10m: 28.5MHz requires about 2.63m of radiator, so an extension of 2.33m should be used. Cut it longer and then shorten as needed!
12m: quarter wave at 24.9MHz is 3m; just cut an extension that reaches the top of your fishing rod and shorten as needed. Other bands will require loading coils.
General purpose extension: for other HF bands you'll need a loading coil. For practical purposes, and since it does not provide much extra gain (ehm, lower attenuation), I have chosen base-loading. Thus I cut an extension wire that covers the whole fishing rod, perhaps even the 12m extension does the trick!
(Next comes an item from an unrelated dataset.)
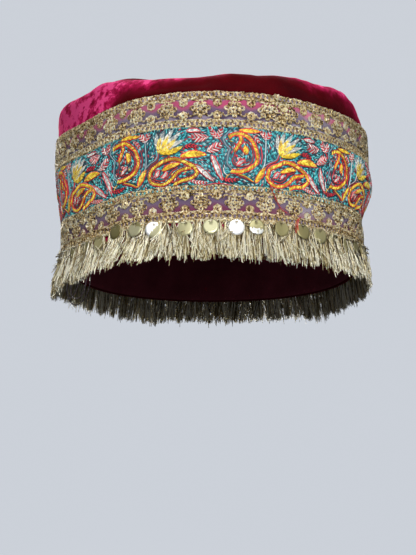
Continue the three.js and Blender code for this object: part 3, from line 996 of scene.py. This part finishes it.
# %% Ground stitches
def ground_stitches(seed):
    """Ground stitches of one repeat: places, angles and colours."""
    throw = np.random.default_rng(seed)
    tries = np.column_stack([
        throw.uniform(0, MOTIF_PITCH, GROUND_TRIES), throw.uniform(GROUND_LOW, GROUND_HIGH, GROUND_TRIES)
    ])
    far = np.zeros(GROUND_TRIES)
    heading = np.zeros(GROUND_TRIES)
    for start in range(0, GROUND_TRIES, TRIES_AT_ONCE):
        part = slice(start, start + TRIES_AT_ONCE)
        distance = np.linalg.norm(tries[part, None] - chart_points[None], axis=2) - chart_width[None]
        nearest = distance.argmin(1)
        far[part] = distance.min(1)
        heading[part] = np.arctan2(chart_along[nearest, 1], chart_along[nearest, 0])
    heading += throw.normal(0, 0.12, GROUND_TRIES)
    kept = np.zeros((0, 2))
    kept_heading = np.zeros(0)
    for place, angle in zip(tries[far > 0], heading[far > 0]):
        gap = kept - place
        gap[:, 0] = (gap[:, 0] + MOTIF_PITCH / 2) % MOTIF_PITCH - MOTIF_PITCH / 2
        c = math.cos(angle)
        s = math.sin(angle)
        lengthwise = np.abs(gap[:, 0] * c + gap[:, 1] * s)
        sideways = np.abs(-gap[:, 0] * s + gap[:, 1] * c)
        if not ((lengthwise < GROUND_LENGTH * 0.72) & (sideways < GROUND_WIDTH * 0.6)).any():
            kept = np.vstack([kept, place])
            kept_heading = np.append(kept_heading, angle)
    chance = throw.random(len(kept))
    colour = np.full(len(kept), COLOUR_NAMES.index("turquoise"))
    for limit, name in ((0.36, "teal"), (0.25, "grey"), (0.18, "maroon"), (0.11, "red"), (0.05, "white")):
        colour[chance < limit] = COLOUR_NAMES.index(name)
    body = inside(kept, PAISLEY_BODIES[0]) | inside(kept, PAISLEY_BODIES[1])
    for limit, name in ((0.46, "maroon"), (0.34, "white"), (0.2, "red"), (0.04, "yellow")):
        colour[body & (chance < limit)] = COLOUR_NAMES.index(name)
    return kept, kept_heading, colour

# %% Band pieces
variants = [ground_stitches(seed) for seed in (3, 8, 14)]
print("ground stitches a repeat:", len(variants[0][0]))
half_repeats = int(ROUND // MOTIF_PITCH) // 2 + 1
band_end = ROUND / 2 - 0.6
ground_parts = []
motif_parts = []
outlines = []
for k in range(2 * half_repeats + 1):
    start = (k - half_repeats) * MOTIF_PITCH
    spots, heading, colour = variants[k % 3]
    s = spots[:, 0] + start
    keep = np.abs(s) < band_end
    n = keep.sum()
    if n:
        level = rng.normal(0.98, 0.05, n)
        angle = heading[keep] + rng.normal(0, 0.06, n)
        ground_parts.append(np.column_stack([s[keep], spots[keep, 1], level, angle, colour[keep]]))
    made, threads = motif_stitches(start)
    made = made[np.abs(made[:, 0]) < band_end]
    made[:, 3] += rng.normal(0, 0.13, len(made))
    motif_parts.append(made)
    outlines += [thread for thread in threads if np.abs(thread[2][:, 0]).max() < band_end]
ground = np.vstack(ground_parts)
motifs = np.vstack(motif_parts)
teal = finishes[COLOUR_NAMES.index("teal")]
cloth = piece(
    "embroidered_cloth_strip", strip(25.1, 53.2, 0.3, 0.5), [teal], ["embroidered_band"]
)
ground_mesh = stitches(
    ground[:, :3], ground[:, 3], np.full(len(ground), GROUND_LENGTH), np.full(len(ground), GROUND_WIDTH), 0.5,
    ground[:, 4].astype(int),
)
motif_mesh = stitches(
    motifs[:, :3], motifs[:, 3], motifs[:, 4], motifs[:, 5], 0.85, motifs[:, 6].astype(int), 3
)
outline_mesh = join([
    (thread_mesh([line for t, r, line in outlines if (t, r) == (tone, radius)], radius), tone)
    for tone, radius in sorted({(tone, radius) for tone, radius, line in outlines})
])
needlework = [
    piece(name, wrap(mesh), finishes) for name, mesh in (
        ("band_ground_stitches", ground_mesh), ("band_motif_stitches", motif_mesh),
        ("band_outline_threads", outline_mesh),
    )
]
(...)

I used leftovers of the 20cm OD white PVC pipe as coil supports.
15m: a 3.6m long radiator would be needed. Since we have only 3.3m, theoretically 5 turns are needed.
17m: add 5 more turns to the 15m coil and your antenna should resonate on this nice band. I wound both coils on the same support with a central tap.
20m: practical attempts and computer simulations show that about 21 turns are needed for the Queen DX band. On a 20mm OD pipe support I wound this coil as stand-alone and not as an extension of 17+15m.
30m: not built yet.
40m: I decided to keep the base-load mechanism. A center-loaded vertical of the same length is approx. 2dB better.
I encourage you to use an antenna analyzer for tuning extensions and loading coils: the whole process becomes fast and not annoying. Theoretical values or other people results just put you in the ballpark, then you need to refine your setup.
I soldered fast-on connectors on wire ends. I used black or white colors as a visual aid for matching the right connections: black on the coil is male, while black on the adapter is female; red on the coil is female, red on the radiator/extension is male.
Setting it up
Screw the adapter on the magmount base, and put it on the car. Extend the fishing rod and once it is secured unscrew the bottom cap. Tie the vertical radiator/extension at the proper point of the rod using some PVC tape. Insert the base of the road around the adapter, plug the desired coil and operate! Once extensions and coils are tuned, the antenna is setup in less than a minute.
REMEMBER: DO NOT MOVE THE CAR WHEN THIS ANTENNA IS INSTALLED!